Your credit union is in the business of providing financial products and services to its members — so why should your team worry about financial education? 

At Zogo, we believe financial education should be a critical part of every credit union’s mission. Here’s why:

1. Because it helps build your next generation of members. 

Think of when you were younger, and starting to build your own financial independence. 

Where did you learn how to budget, or how to save? How did you learn how to start investing? Who taught you what a Roth IRA or a money market account was? 

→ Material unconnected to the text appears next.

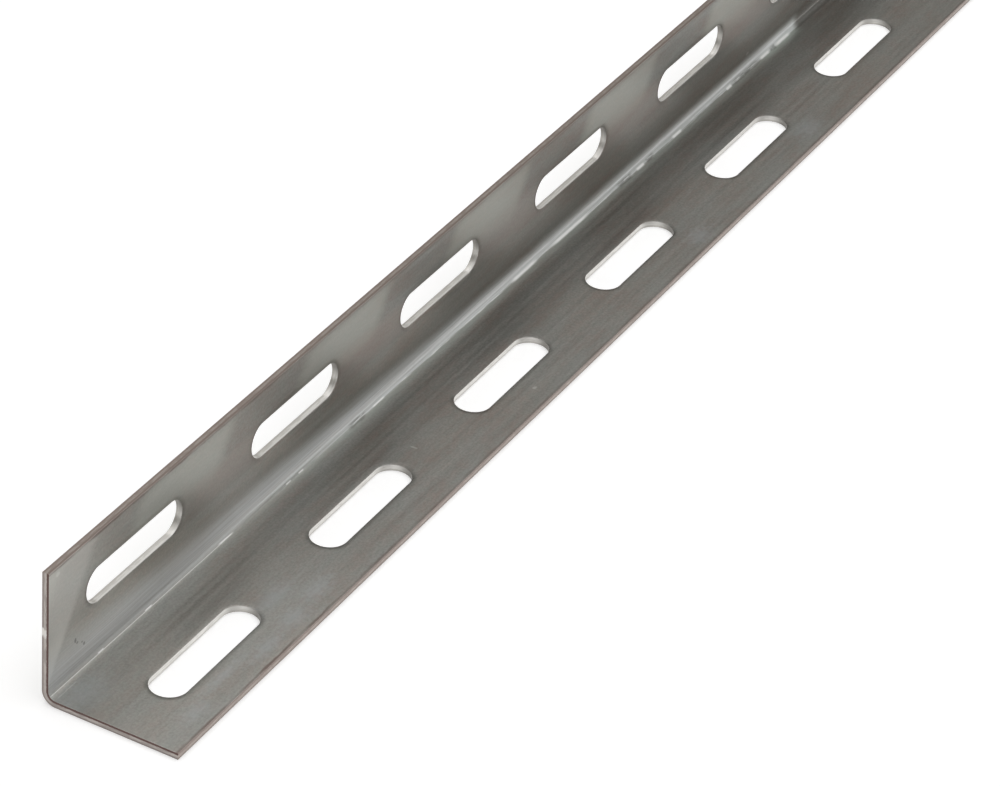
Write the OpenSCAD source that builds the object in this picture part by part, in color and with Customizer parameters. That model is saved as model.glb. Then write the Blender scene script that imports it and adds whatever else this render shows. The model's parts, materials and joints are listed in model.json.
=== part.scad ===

If you’re like most Americans, you learned a little bit from your parents, a little bit from experience and maybe a little bit from the internet. But what if that information had been provided to you in an accessible and authentic way by your financial institution, from the moment that you opened your first account? 

According to a survey from the Lincoln Financial Group, 64% of Gen Zers have already begun researching or discussing financial planning. But this group still doesn’t have many educational resources when it’s time to start forging their own financial futures. Your credit union can play a crucial role in their lives by offering guidance during these early years of independence. 

Last fall, the Zogo team walked around a college campus to conduct an informal survey. Of the students we talked to, 76 percent couldn’t tell us what a credit union was, or how a credit union differed from a bank.

Your credit union could help bridge that gap in knowledge — and recruit a new generation of members in the process. 

2. Because it builds trust.

Economic free fall, wavering markets, an uncertain future — 2020 hasn’t been an easy year for anyone. Now more than ever, Americans want to put their money somewhere they can trust. One way to become that trusted institution for your members? Education, an implicit trust builder that deepens your credit union’s lifelong bond with existing members. 

By offering financial education, credit unions become more than just the place where members store their money. They transform into a trusted guide and a partner in a member’s lifelong financial journey.

After all, credit unions are more than just another financial institution, they’re communities — and communities function best when members know, trust and understand one another. 

3. Because few others are doing it — and someone needs to. 

Most students don’t learn much about personal finance in school. In fact, the majority of today’s young adults wished they’d learned more about money before going off on their own. 

That lack of knowledge can be extremely damaging. At Zogo, we regularly hear these financial horror stories: thousands of dollars in debt, ruined credit scores, emergency expenses without the emergency fund to pay for it. Always, these stories include some version of the phrase “I just didn’t know any better.”

It’s time that Americans stop learning financial lessons the hard way — and your credit union could make all the difference in helping your own members avoid disaster. 

How is your credit union investing in financial education?